At the moment there is neither an overarching, coherent, cooperative strategy, nor a clearly-articulated STEM education policy. Many lack sufficient literacy, numeracy and STEM skills to meet this challenge. This technological disruption has outpaced our education system with literacy and numeracy in the reverse gear. The overall levels of performance and engagement in STEM subjects appear to be diminishing. This is not a good omen for sustaining our economic ambitions for the future. Thus, we believe a paradigm shift in STEM performance and outcomes is needed in the entire educational system.
In meeting the technologically driven change and complex social and environmental challenges, our vision is to equitably provide students with a STEM educational experience of the highest international quality. STEM education will play a crucial role in preparing for the future by paying attention to groups who are underrepresented in the STEM disciplines. At the same time, we need to take measures to fill gaps between the employability skills and the STEM-related skills.
If Sri Lanka is to become a hub of technological creativity and a leader in innovation, providing STEM Education of the highest quality is essential. STEM Expertise is necessary to drive our economic ambitions, support innovation and provide the foundations for our future prosperity. If Sri Lanka is to become a knowledge-based economy, we need to see that the quality and quantity of STEM are of a high standard. We will increasingly need scientifically-literate citizens for making well-informed decisions regarding major global issues such as climate change, sustainability, energy, and food security.
STEM education is multi-faceted.
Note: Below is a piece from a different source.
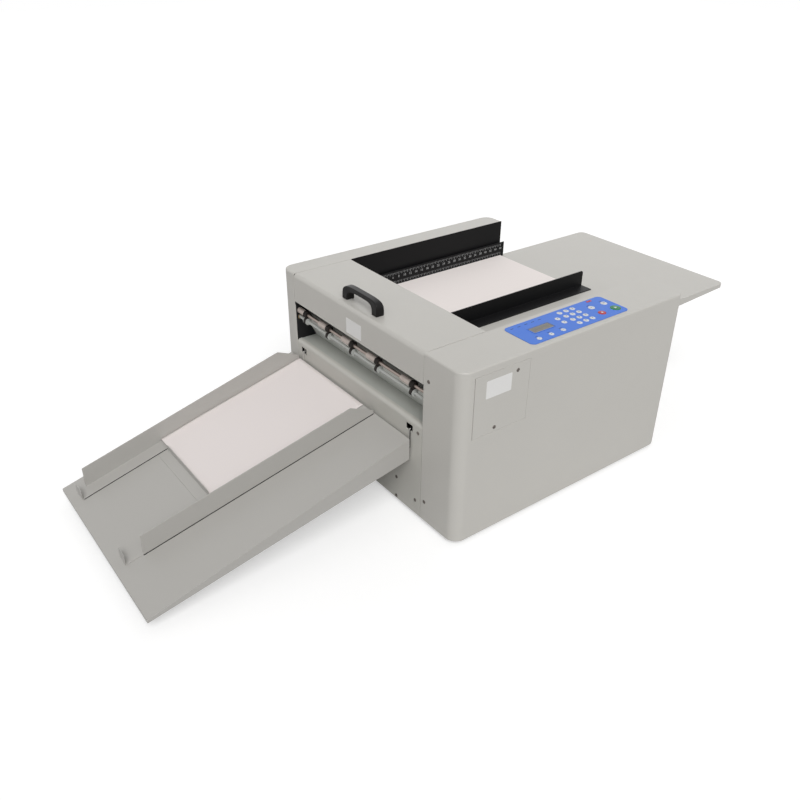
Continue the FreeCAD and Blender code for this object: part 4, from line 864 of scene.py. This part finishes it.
paperSheet = {"across": 40, "along": 60, "thickness": 0.0005, "rise": 0.0055, "wedge": 0.12,
              "tip": -0.005, "sag": 0.002, "sagEnd": 1.2, "crowding": 1.6, "rest": 0.0017,
              "curlEnd": 0.7, "curl": 1.5}


def deliveredPiece(values):
    # A sheet that lies flat at the machine, with its near corner bent down to the tray
    first, last = low["delivered_sheet"], high["delivered_sheet"]
    length = last.x - first.x
    mesh = bmesh.new()
    grid = []
    for along in range(values["along"] + 1):
        u = 1 - (1 - along / values["along"]) ** values["crowding"]
        row = []
        for across in range(values["across"] + 1):
            v = across / values["across"]
            x = last.x - length * u
            past = max(0, u - 1 + values["wedge"] * (1 - v)) / values["wedge"]
            lift = values["rest"] + values["tip"] * past ** 2
            lift += values["rise"] * min(1, u / values["curlEnd"]) ** values["curl"]
            lift += values["sag"] * math.sin(math.pi * v) * \
                math.sin(math.pi * min(1, u * values["sagEnd"]))
            row.append(mesh.verts.new((x, first.y + (last.y - first.y) * v,
                                       traySurface(x, lift))))
        grid.append(row)
    for one, two in zip(grid, grid[1:]):
        for across in range(values["across"]):
            mesh.faces.new((one[across], two[across], two[across + 1], one[across + 1]))
    for face in mesh.faces:
        face.smooth = True
    obj = clearMesh(mesh, "creasedSheet")
    thick = obj.modifiers.new("thickness", "SOLIDIFY")
    thick.thickness = values["thickness"]
    thick.offset = 0
    return obj


settle(deliveredPiece(paperSheet), "sheet", "delivered_sheet", True)

pile = {"sheets": 9, "shift": 0.0006, "gap": 0.00004, "seed": 4}


def pilePiece(values):
    first, last = low["feed_sheets"], high["feed_sheets"]
    size = last - first
    thick = size.z / values["sheets"]
    leaf = tablet("leaf", size, thick - values["gap"])
    middle = (first + last) / 2
    rows = []
    for number in range(values["sheets"]):
        drift = math.sin(number * 2.4 + values["seed"]) * values["shift"]
        slide = math.cos(number * 1.7 + values["seed"]) * values["shift"] * 0.3
        rows.append(((middle.x + drift - values["shift"], middle.y + slide,
                      first.z + thick * number),))
    return strewn("waitingPile", leaf, rows, "stack")


settle(pilePiece(pile), "stack", "feed_sheets", True)
print("sheets")

tyre = {"radius": 0.0092, "bore": 0.00406, "width": 0.012, "groove": 0.0006, "grooves": 4,
        "chamfer": 0.0008, "margin": 0.002}
sleeve = {**tyre, "groove": 0.00005, "thickness": 0.0001, "seat": 0.0002}
hub = {"radius": 0.0078, "inner": 0.0069, "width": 0.034, "chamfer": 0.0006, "beside": 0.0072}


def grooved(values, radius, inner):
    # The outline of a ring with fine grooves round its tread
    half, chamfer = values["width"] / 2, values["chamfer"]
    profile = [(inner, -half), (radius - chamfer, -half), (radius, -half + chamfer)]
    pitch = (values["width"] - 2 * values["margin"]) / values["grooves"]
    for number in range(values["grooves"]):
        start = -half + values["margin"] + pitch * number
        profile += [(radius, start + pitch * 0.3), (radius - values["groove"], start + pitch * 0.4),
                    (radius - values["groove"], start + pitch * 0.6), (radius, start + pitch * 0.7)]
    profile += [(radius, half - chamfer), (radius - chamfer, half), (inner, half), (inner, -half)]
    return profile


def wheelMiddles(node):
    # The middles of the separate rings of a CAD node along its shaft
    mesh = nodes[node].data
    sides = sorted({round((nodes[node].matrix_world @ vertex.co).y, 5) for vertex in mesh.vertices})
    return [(sides[step] + sides[step + 1]) / 2 for step in range(0, len(sides), 2)]


def wheelRow(name, ring, turning, places, key, node, replacing=False):
    # One ring at each place along the axis of a round CAD node
    axis = (low[turning] + high[turning]) / 2
    rows = [((axis.x, y, axis.z),) for y in places]
    settle(strewn(name, ring, rows, key), key, node, replacing)


middles = wheelMiddles("exit_tyres")
wheelRow("exitTyres", spun("tyreRing", grooved(tyre, tyre["radius"], tyre["bore"]), "Y", 40),
         "exit_tyres", middles, "tyre", "exit_tyres", True)
inner, outer, wide, chamfer = (hub[key] for key in ("inner", "radius", "width", "chamfer"))
collar = spun("hubRing", [(inner, 0), (outer - chamfer, 0), (outer, chamfer),
                          (outer, wide - chamfer), (outer - chamfer, wide), (inner, wide),
                          (inner, 0)], "Y", 40)
wheelRow("exitHubs", collar, "exit_tyres", [y + hub["beside"] for y in middles], "hub",
         "exit_nip_shaft")
rodRadius = (high["exit_drive_shaft"].x - low["exit_drive_shaft"].x) / 2
wheelRow("driveSleeves", spun("sleeveRing", grooved(sleeve, rodRadius + sleeve["thickness"],
                                                    rodRadius - sleeve["seat"]), "Y", 40),
         "exit_drive_shaft", middles, "tyre", "exit_drive_shaft")
print("exit wheels")

suction = {"radius": 0.003, "pitch": 0.013, "rows": (-0.012, 0, 0.012), "depth": 0.00015,
           "margin": 0.017, "belts": (-0.1, 0, 0.1), "seat": 0.0002, "bottom": 0.00002,
           "segments": 14}


def suctionHoles(values):
    # Dark recessed rings on the upper run of each belt, painted shade for the belt's holes
    first, last = low["suction_belts"], high["suction_belts"]
    radius, depth = values["radius"], values["depth"]
    paintedShade = spun("holeRing", [(0, values["bottom"]), (radius * 0.8, values["bottom"]),
                             (radius * 0.82, depth), (radius, depth), (radius, -values["seat"])],
                segments=values["segments"])
    beltMiddle = (first.y + last.y) / 2
    rows = []
    for belt in values["belts"]:
        for across in values["rows"]:
            x = first.x + values["margin"] + (values["pitch"] / 2 if across == 0 else 0)
            while x < last.x - values["margin"]:
                rows.append(((x, beltMiddle + belt + across, last.z),))
                x += values["pitch"]
    settle(strewn("suctionHoles", paintedShade, rows, "paintedShade"), "paintedShade", "suction_belts")


suctionHoles(suction)

rocker = {"line": 0.0011, "size": 0.0048, "foot": (0.00147, 0.0035), "head": (0.00013, 0.0075),
          "thickness": 0.0002, "ringPlace": (0.00295, 0.0045), "ringRise": 0.0001}


def rockerMarks(values):
    # A bar and a ring on the two halves of the rocker
    front = high["power_switch"].x
    middle = (low["power_switch"] + high["power_switch"]) / 2
    half = values["line"] / 2
    (foot, footRise), (head, headRise) = values["foot"], values["head"]
    bar = plate("bar", [(front - foot, middle.y - half, middle.z + footRise),
                        (front - foot, middle.y + half, middle.z + footRise),
                        (front - head, middle.y + half, middle.z + headRise),
                        (front - head, middle.y - half, middle.z + headRise)],
                values["thickness"], "X")
    outer, rise = values["size"] / 2, values["ringRise"]
    inner = outer - values["line"] * 0.7
    ringMark = spun("ring", [(outer, 0), (outer, rise), (inner, rise), (inner, 0)], segments=24)
    sunk, drop = values["ringPlace"]
    ringMark.data.transform(Matrix.Translation((front - sunk, middle.y, middle.z - drop))
                            @ Matrix.Rotation(math.pi / 2, 4, "Y"))
    meshes = [bar.data, ringMark.data]
    bpy.data.objects.remove(bar)
    bpy.data.objects.remove(ringMark)
    settle(joined("rockerMarks", meshes), "white", "power_switch")


rockerMarks(rocker)
print("small marks")

strip = {"height": 0.0012, "width": 0.0013, "inset": 0.004}


def farStrip(values):
    # A dark strip along the foot of the far guide, painted shadow for the dark line that shows at
    # its edge
    first, last = low["far_tray_guide"], high["far_tray_guide"]
    start, end = first.x + values["inset"], last.x - values["inset"]
    corners = ((end, 0), (start, 0), (start, values["height"]), (end, values["height"]))
    outline = [(x, first.y - values["width"], traySurface(x, rise)) for x, rise in corners]
    settle(plate("farGuideStrip", outline, values["width"], "Y"), "paintedShade", "far_tray_guide")


farStrip(strip)

shadowLine = {"turn": 2.7, "width": 0.0012, "height": 0.0013, "lift": 0.00005}


def nearSeal(values):
    # A dark bead along the outer foot of the near guide, painted shadow for its contact line; the
    # guide stands a little turned
    upright = Vector((-trayTop["slope"], 0, 1)).normalized()
    outward = Matrix.Rotation(-math.radians(values["turn"]), 3, upright) @ Vector((0, -1, 0))
    guide = nodes["near_tray_guide"]
    places = [guide.matrix_world @ vertex.co for vertex in guide.data.vertices]
    face = max(place.dot(outward) for place in places)
    outer = [place for place in places if place.dot(outward) > face - 0.0003]
    lowest = min(place.z - traySurface(place.x) for place in outer)
    foot = [place for place in outer if place.z - traySurface(place.x) < lowest + 0.0005]
    ends = (max(foot, key=lambda place: place.x), min(foot, key=lambda place: place.x))
    section = ((0, 0), (1, 0), (1, 0.4), (0.6, 1), (0, 1))
    mesh = bmesh.new()
    rings = [[mesh.verts.new(end + outward * (values["width"] * out)
                             + Vector((0, 0, values["lift"] + values["height"] * up)))
              for out, up in section] for end in ends]
    bridge(mesh, rings)
    mesh.faces.new(rings[0][::-1])
    mesh.faces.new(rings[1])
    settle(clearMesh(mesh, "nearGuideSeal"), "paintedShade", "near_tray_guide")


nearSeal(shadowLine)
print("guide strips")

camera = {"place": (-1.1561, -1.3975, 1.2186), "heading": -37.04, "down": 30.81, "roll": 0.57,
          "focalPixels": 812.6, "imageWidth": 800, "sensor": 36.0}


def aimCamera(values):
    heading, down, roll = (math.radians(values[key]) for key in ("heading", "down", "roll"))
    forward = Vector((-math.sin(heading) * math.cos(down), math.cos(heading) * math.cos(down),
                      -math.sin(down)))
    side = forward.cross(Vector((0, 0, 1))).normalized()
    above = side.cross(forward)
    right = side * math.cos(roll) + above * math.sin(roll)
    up = above * math.cos(roll) - side * math.sin(roll)
    data = bpy.data.cameras.new("photoCamera")
    data.sensor_width = values["sensor"]
    data.lens = values["focalPixels"] / values["imageWidth"] * values["sensor"]
    data.clip_end = 50
    obj = bpy.data.objects.new("photoCamera", data)
    turn = Matrix((right, up, -forward)).transposed().to_4x4()
    obj.matrix_world = Matrix.Translation(Vector(values["place"])) @ turn
    bpy.context.scene.collection.objects.link(obj)
    bpy.context.scene.camera = obj


aimCamera(camera)

lamps = {"sky": 0.36, "high": (1.99, (-0.20, -0.37, 0.46), 40), "fill": (0.25, (0.7, 0.5, 0.5), 60)}


def addSun(name, strength, toward, spread):
    data = bpy.data.lights.new(name, "SUN")
    data.energy = strength
    data.angle = math.radians(spread)
    obj = bpy.data.objects.new(name, data)
    obj.rotation_euler = Vector(toward).to_track_quat("Z", "Y").to_euler()
    bpy.context.scene.collection.objects.link(obj)


addSun("highLamp", *lamps["high"])
addSun("fillLamp", *lamps["fill"])


def seenWhite(tree, sink, plain):
    # White to the camera and to mirror rays, plain to every other ray
    path = tree.nodes.new("ShaderNodeLightPath")
    seen = mathNode(tree, "MAXIMUM", path.outputs["Is Camera Ray"], path.outputs["Is Glossy Ray"])
    seen = mathNode(tree, "MAXIMUM", seen, path.outputs["Is Transmission Ray"])
    pick = tree.nodes.new("ShaderNodeMixShader")
    white = tree.nodes.new("ShaderNodeBackground")
    white.inputs["Color"].default_value = (1, 1, 1, 1)
    tree.links.new(seen, pick.inputs[0])
    tree.links.new(plain, pick.inputs[1])
    tree.links.new(white.outputs[0], pick.inputs[2])
    tree.links.new(pick.outputs[0], sink)


def softSky(strength):
    world = bpy.data.worlds.new("softSky")
    bpy.context.scene.world = world
    world.use_nodes = True
    sky = world.node_tree.nodes["Background"]
    sky.inputs["Color"].default_value = (1, 0.995, 0.985, 1)
    sky.inputs["Strength"].default_value = strength
    seenWhite(world.node_tree, world.node_tree.nodes["World Output"].inputs["Surface"],
              sky.outputs[0])


softSky(lamps["sky"])

ground = {"reach": 12.0, "grey": 0.70, "roughness": 0.9, "glow": 0.42}


def plainFloor(values):
    reach = values["reach"]
    data = bpy.data.meshes.new("floor")
    data.from_pydata([(x, y, 0) for x, y in rectangle((-reach, -reach), (reach, reach))],
                     [], [(0, 1, 2, 3)])
    floor = bpy.data.objects.new("floor", data)
    bpy.context.scene.collection.objects.link(floor)
    material = bpy.data.materials.new("floorWhite")
    material.use_nodes = True
    tree = material.node_tree
    shader = tree.nodes["Principled BSDF"]
    shader.inputs["Base Color"].default_value = (*[values["grey"]] * 3, 1)
    shader.inputs["Roughness"].default_value = values["roughness"]
    shader.inputs["Emission Color"].default_value = (1, 1, 1, 1)
    path = tree.nodes.new("ShaderNodeLightPath")
    tree.links.new(mathNode(tree, "MULTIPLY", path.outputs["Is Camera Ray"], values["glow"]),
                   shader.inputs["Emission Strength"])
    dress(floor, material)


plainFloor(ground)

bpy.context.scene.view_settings.view_transform = "Standard"
print("camera, light and floor")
The four STEM disciplines include a wide range of STEM subjects that students can engage in during their educational life. We believe that the foundations for STEM education begin in early childhood when children naturally engage in early STEM exploration through hands-on multisensory and creative experiences. This helps young children to develop curiosity, inquisitiveness, critical-thinking and problem-solving capacities. We believe that STEM education not only involves the teaching of these disciplines and subjects in isolation but also involves a cross-disciplinary approach. We also recognise that a strong link between STEM and an Arts education will foster: design, creativity and innovation.
We will establish a STEM Education Review Committee (STEMERC) to carry out a comprehensive review of STEM education which will make a set of recommendations that would address identifiable deficits in the primary, secondary and tertiary education, and lift the quality of the STEM education system to the highest standards. The STEMERC committee through public consultations will draw upon the expertise of specialists in their respective fields, including the broader community. From a forward-thinking perspective, it is important building awareness, both in industry and among training and education providers, of the potential for Industry 4.0 technologies and service-based approaches to transform the industrial base.
Our priorities will be on teacher quality as it will be the main determinant of the quality of the education system. We will also implement the best methods to enhance learning, and endeavour to create heightened awareness of STEM careers, particularly among the rural children. A system of Professional Standards for Teachers and a National Curriculum will be developed to ensure high-quality teaching. This will be reflected and incorporated in all government policies and initiatives.
We will develop Innovation Sri Lanka 2025 as a strategy for Research and Development, Science and Technology. The STEM national action agenda will involve increasing teacher capacity in STEM, increasing student knowledge, participation and understanding of STEM, encouraging school system support for STEM education initiatives and facilitating effective partnerships.
In this light STEMERC will examine ways to:
establish STEM education research as a national research priority with multi-annual, sustained funding commitment;
prepare teachers for STEM education including developing specialist qualified STEM teachers;
support the existing STEM staff through mechanisms such as Continuing Professional Development and new teaching and learning modalities;
provide for the broad base of STEM skills needed for future;
foster student autonomy and responsibility through supporting inquiry-based learning;
recognise the value and demand for STEM-skilled people;
promote leadership in actively addressing all inequalities in education, employment and participation;
use digital technologies to enhance learning;
promote STEM careers and methods to enhance student STEM engagement;
develop successful working partnerships with a shared vision based on trust and enthusiasm and benefits for all involved;
ensure a high-quality graduate output aligned with national economic needs; and
introduce digital technology to facilitate international collaboration in STEM subjects amongst schools, and between schools and research facilities.
Based on the STERMEC recommendations, we will produce an integrated National STEM Education Policy Statement with input from, all the relevant stakeholders across the continuum of education. The implementation of this policy will require commitment, investment and early action, together with partners across all the primary stakeholders in both the formal and the informal learning sectors.
The findings of the committee will be considered within our overarching framework of providing primacy to the shared values for the whole of society as against profit maximisation for the few.